Sorry if this seems really beginner. I haven’t had too much experience with VAEs and neural networks in general, and again I really appreciate your help

RaLo4 · August 9, 2021, 7:00am

Well you can have the variable in the decorator but you want to obviously want to put the value into it in the forward function.
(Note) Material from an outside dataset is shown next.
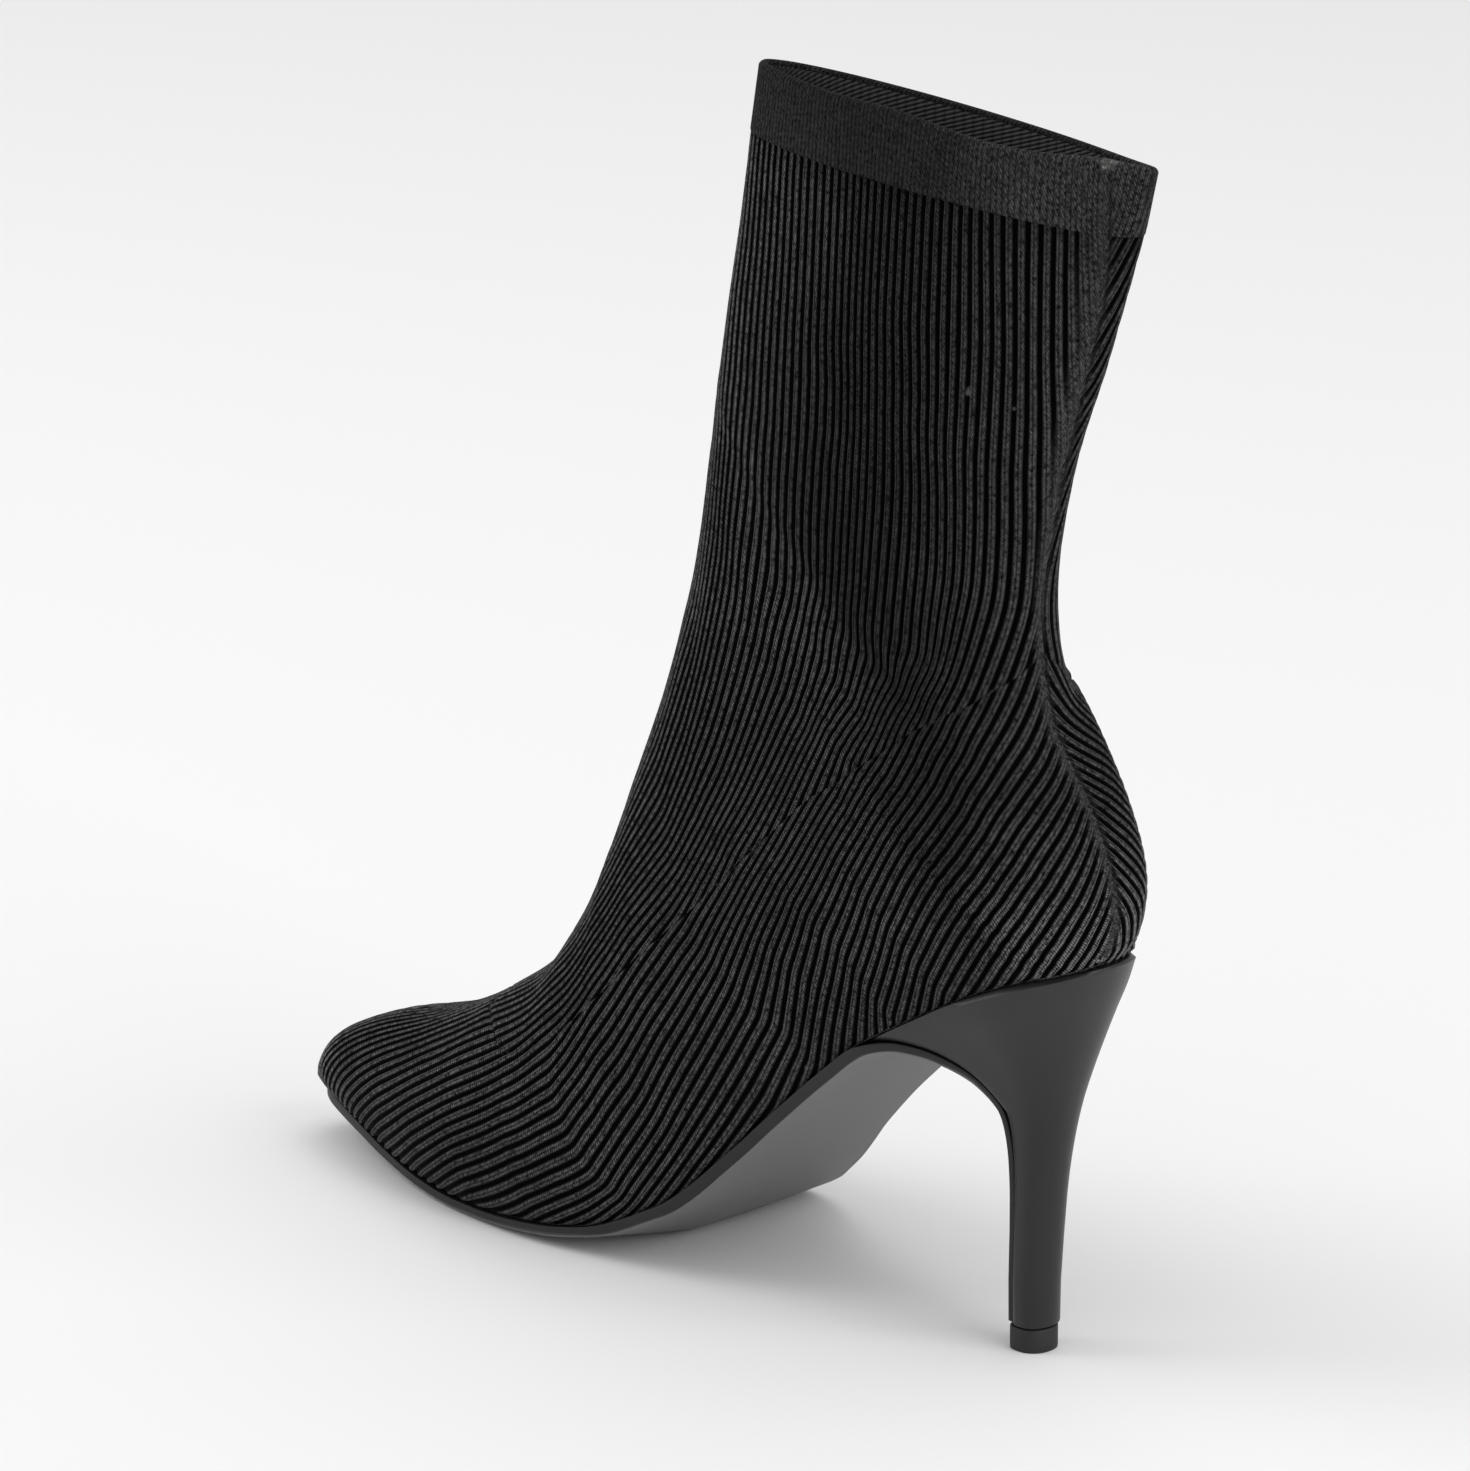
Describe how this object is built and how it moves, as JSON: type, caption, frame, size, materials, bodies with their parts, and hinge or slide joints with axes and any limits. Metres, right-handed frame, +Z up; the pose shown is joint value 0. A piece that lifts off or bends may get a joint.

Or in your case in the encode function.
This should work:
You have your decorator like I said + the shape_before_pooling variable you wanted

class Vanilla_3DVAE(nn.Module):
    def __init__(self):
        super(Vanilla_3DVAE, self).__init__()
        self.nn_1 = nn.Sequential(
            nn.Conv3d(8, 16, 4, 2, 1 ),        # -4 from dimensions
            nn.ReLU(),
            nn.AvgPool3d(2),            # /2
            nn.BatchNorm3d(16),
            nn.Conv3d(16, 32, 4, 2, 1 ),       # -4
            nn.ReLU())
        self.adaptive_pool = nn.Sequential(
            nn.AdaptiveAvgPool3d( 1 ),  # dimension -> 1x1x1
            nn.BatchNorm3d(32))
        self.nn_2 = nn.Sequential(....)
        self.mu_fc = (...)
        self.logvar_fc = (...)
        self.decoder_nn = (...)

        self.pre_pool_shape = None        #this is new

And then have you forward, encode and decode looks like this:

    def encode(self, x):
        encoded = self.nn_1(x)
        self.shape_before_pooling = encoded.shape        #this is new
        adap_pooled = self.adaptive_pool(encoded)        #this is new
        encoded_flat = self.flatten(adap_pooled)        #this is different
        encoded_flat = self.nn_2(encoded_flat)
        mu = self.mu_fc(encoded_flat)
        logvar = self.logvar_fc(encoded_flat)
        return mu, logvar

    def decode(self, z):
        z_4d = self.restore_dim(z)
        return self.decoder_nn(z_4d)

    def forward(self, x):
        mu,logvar = self.encode(x)
        z = self.reparametrize(mu, logvar)
        decoded = self.decode(z)
        return (decoded, z, mu, logvar)

I am fairly certain this should work.